Cependant Monsanto sait aussi utiliser la machine judiciaire à son profit, en particulier contre les agriculteurs opposés aux OGM. Au Canada, un cultivateur ayant accusé la firme d’avoir pollué ses récoltes s’est vu condamné pour “piratage de colza transgénique” - en clair, il aurait dû payer un droit d’usage à Monsanto puisqu’elle contenait du colza génétiquement modifié par pollinisation par un champ OGM voisin ! Et on comprend ainsi qu’un des objectifs de l’entreprise et des autres producteurs de semences transgéniques est de voir disparaître la filière sans OGM, en rendant impossible l’imperméabilité des cultures aux gènes trafiqués.

A LIRE :

 « Enquête sur une stratégie de communication ; comment Monsanto vend les OGM », par Agnès Sinai, le Monde diplomatique, octobre 2001.
 www.mcspotlight.org/beyond/companies/monsanto.html
 www.monsanto.fr/

Gilles Ferté, Attac 45

1 Entre 1961 et 1971, 72 millions de litres d’herbicides, dont 42 millions de litres d’agent orange contenant plusieurs centaines de kilos de dioxine pure, sont déversés afin de priver les guérillas vietnamiennes de nourriture.
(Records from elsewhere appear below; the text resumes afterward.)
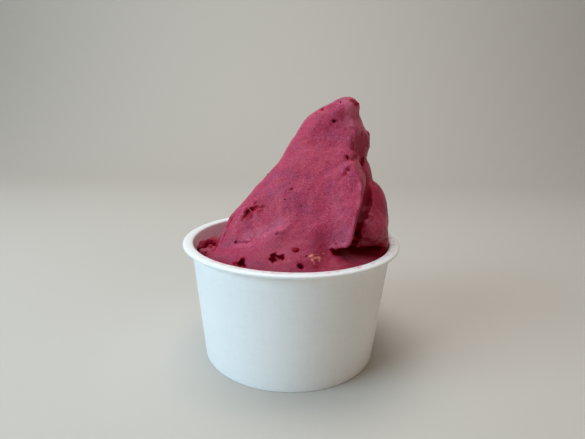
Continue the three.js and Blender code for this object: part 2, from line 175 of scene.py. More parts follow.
@dataclass(frozen=True)
class LeaningCone:
    """A cone with a ball at each end, squeezed from front to back."""

    foot: Triple
    tip: Triple
    foot_radius: float
    tip_radius: float
    squeeze: float

    def distance(self, p: Points) -> Field:
        """Work out about how far each place is outside the cone.

        Args:
            p: Places in millimetres.

        Returns:
            The distances, in millimetres.
        """
        scale = np.array([1, 1 / self.squeeze, 1])
        start, end = np.asarray(self.foot) * scale, np.asarray(self.tip) * scale
        axis, place = end - start, p * scale - start
        length2 = axis @ axis
        taper = self.foot_radius - self.tip_radius
        slant = length2 - taper * taper
        up = place @ axis
        over = up - length2
        aside2 = ((place * length2 - up[:, None] * axis) ** 2).sum(1)
        bound = abs(taper) * taper * aside2
        side = (np.sqrt(aside2 * slant / length2) + up * taper) / length2 - self.foot_radius
        at_tip = np.sqrt(aside2 + over * over * length2) / length2 - self.tip_radius
        at_foot = np.sqrt(aside2 + up * up * length2) / length2 - self.foot_radius
        past_tip = np.sign(over) * slant * over * over * length2 > bound
        below_foot = np.sign(up) * slant * up * up * length2 < bound
        return np.where(past_tip, at_tip, np.where(below_foot, at_foot, side)) * self.squeeze


@dataclass(frozen=True)
class Outline:
    """A smooth line given by a few pairs: how far along it, and its place there."""

    pairs: tuple[tuple[float, float], ...]

    def at(self, along: Field) -> Field:
        """Find the line's place at each distance along it.

        Args:
            along: Distances along the line.

        Returns:
            The places, on a smooth curve through the pairs.
        """
        knots, places = np.array(self.pairs, float).T
        slopes = np.gradient(places, knots)
        k = np.clip(np.searchsorted(knots, along) - 1, 0, len(knots) - 2)
        step = knots[k + 1] - knots[k]
        t = np.clip((along - knots[k]) / step, 0.0, 1.0)
        rise = t * t * (3 - 2 * t)
        bend = step * ((t**3 - 2 * t**2 + t) * slopes[k] + (t**3 - t**2) * slopes[k + 1])
        return places[k] * (1 - rise) + places[k + 1] * rise + bend


@dataclass(frozen=True)
class Edge:
    """The right edge of a layer: its line up the form, how steep it is and how it slants in depth."""

    line: Outline
    steepness: float
    slant: float
    at_y: float

    def beyond(self, p: Points) -> Field:
        """Return how far each place is to the right of the edge."""
        x, y, z = p.T
        return (x - self.line.at(z)) * self.steepness - self.slant * (y - self.at_y)


@dataclass(frozen=True)
class Zone:
    """A soft-edged part of space: the spans along each axis over which it goes from nothing to full."""

    x: tuple[tuple[float, float], ...] = ()
    y: tuple[tuple[float, float], ...] = ()
    z: tuple[tuple[float, float], ...] = ()
    back: float = math.inf
    top: float = math.inf

    def share(self, p: Points) -> Field:
        """Return how much of each place belongs to the zone.

        Args:
            p: Places in millimetres.

        Returns:
            Values from 0 to 1.
        """
        share = np.where((p[:, 1] < self.back) & (p[:, 2] < self.top), 1.0, 0.0)
        for along, spans in zip(p.T, (self.x, self.y, self.z)):
            for span in spans:
                share = share * eased(along, *span)
        return share


# ---- Waves and grain ------------------------------------------------------------------------


def waviness(p: Points, wavelength: float, shift: Triple) -> Field:
    """Wave slowly and evenly through space.

    Args:
        p: Places in millimetres.
        wavelength: Distance from crest to crest.
        shift: Offset of the pattern.

    Returns:
        Values from -1 to 1.
    """
    q = (p + shift) * (2 * math.pi / wavelength)
    s, c = np.sin(q), np.cos(q)
    return (s[:, 0] * c[:, 1] + s[:, 1] * c[:, 2] + s[:, 2] * c[:, 0]) / 1.5


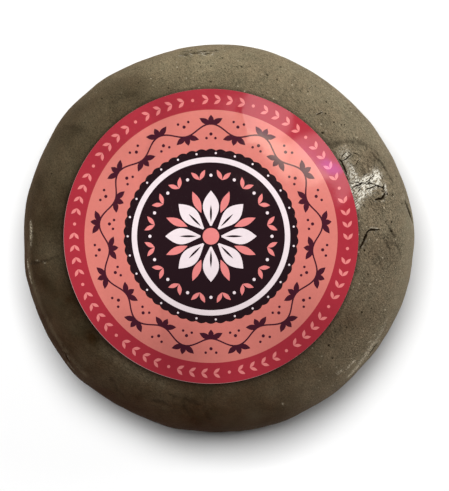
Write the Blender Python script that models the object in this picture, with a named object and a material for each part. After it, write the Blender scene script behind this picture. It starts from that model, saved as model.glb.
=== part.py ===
"""A whole bloomy rind goat cheese: a soft, round-shouldered wheel with a paper label on its top.

The wheel is one solid. Its skin is laid out flat as a sheet of azimuth against run, cut finer
where it is cracked, and then wrapped round the wheel. Run is the distance over the rind from the
middle of the top, down the side to the foot. The label is a thin disc that follows the top.

Units are metres, with +Z up. The origin is on the flat foot, under the middle of the wheel.
Azimuth 0 is +X, and it grows towards +Y.
"""

import math
from collections import namedtuple

import bmesh
import bpy
from mathutils import Vector, geometry, noise

MM = 0.001

# Driving dimensions
WHEEL_RADIUS = 74.0 * MM  # at the belly, its widest level
WHEEL_HEIGHT = 51.5 * MM
FOOT_RADIUS = 59.0 * MM  # of the flat face that it rests on
CROWN_RADIUS = 56.0 * MM  # where the gentle dome of the top gives way to the shoulder
CROWN_TILT = math.radians(9.0)  # of the surface at the dome's edge
LABEL_RADIUS = 55.0 * MM
LABEL_THICKNESS = 0.3 * MM
LABEL_CENTRE = Vector((-2.1 * MM, 0.9 * MM))  # stuck on a little off the wheel's middle
REST_GAP = 0.3 * MM  # between the rind and the label

# What follows from them
CROWN_ARC = CROWN_RADIUS / math.sin(CROWN_TILT)
SHOULDER_ARC = (WHEEL_RADIUS - CROWN_RADIUS) / (1 - math.sin(CROWN_TILT))
CROWN_DROP = CROWN_ARC * (1 - math.cos(CROWN_TILT))
BELLY_HEIGHT = WHEEL_HEIGHT - CROWN_DROP - SHOULDER_ARC * math.cos(CROWN_TILT)
UNDERCUT = WHEEL_RADIUS - FOOT_RADIUS
CROWN_RUN = CROWN_ARC * CROWN_TILT
BELLY_RUN = CROWN_RUN + SHOULDER_ARC * (math.pi / 2 - CROWN_TILT)
FOOT_RUN = BELLY_RUN + math.pi / 2 * math.hypot(UNDERCUT, BELLY_HEIGHT) / math.sqrt(2)

# Fineness of the sheet
COLUMNS = 90
CAP_RUN = 10 * MM  # the middle of the top inside this run is one small face
CROWN_ROWS = 4
SHOULDER_ROWS = 12
LOWER_ROWS = 8
LABEL_SEGMENTS = 64
LABEL_RINGS = 4
SEAM_AZIMUTH = -90.0  # in degrees; the sheet's two ends meet on the smooth near side

# Slow swells round the side: how many, how high, and where the first crest is, in degrees
Swell = namedtuple("Swell", "count height crest")
SWELLS = (
    Swell(2, 0.25 * MM, -24),
    Swell(3, 0.38 * MM, -6),
    Swell(5, 0.46 * MM, 1),
)

# Soft upright folds that give the outline its corners
Fold = namedtuple("Fold", "azimuth height width")
FOLDS = (
    Fold(3, 0.5 * MM, 8),
    Fold(38, 0.3 * MM, 10),
    Fold(86, 0.3 * MM, 14),
    Fold(124, 0.5 * MM, 6),
    Fold(141, 0.4 * MM, 6),
    Fold(167, 0.4 * MM, 14),
    Fold(190, 0.8 * MM, 6),
    Fold(224, 1.3 * MM, 6),
    Fold(256, 1.2 * MM, 6),
    Fold(292, 0.8 * MM, 8),
    Fold(306, 1.0 * MM, 9),
    Fold(326, 0.5 * MM, 8),
    Fold(344, 0.5 * MM, 12),
)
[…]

Résultat, sans compter une véritable catastrophe écologique : aujourd’hui encore, des personnes qui ont été directement en contact avec le produit, leurs descendants, ainsi que les personnes suivantes vivant sur les lieux mais nées après l’épandage sont victimes de mongolisme, retards mentaux, membres absents, cancers précoces, malformations, cécité, diabètes... En tout, ce sont 2 millions de personnes qui auraient été touchées par le produit. A noter que si les firmes accusées par des associations d’anciens combattants américains (68 000 plaignants !) ont évité le procès, en 1984, par un règlement à l’amiable, ni l’Etat ni les firmes américaines n’ont jamais reconnu ni indemnisé aucune victime vietnamienne. Ici comme toujours, deux poids, deux mesures.

A ce sujet, lire :
 “Le grand mensonge des guerres propres”, par Schofield Coryell, le Monde diplomatique, mars 2002
 “Agent orange. La dioxine répandue par les Américains tue encore au Vietnam”, par Dominique Bari, l’Humanité, 11 mars 2002.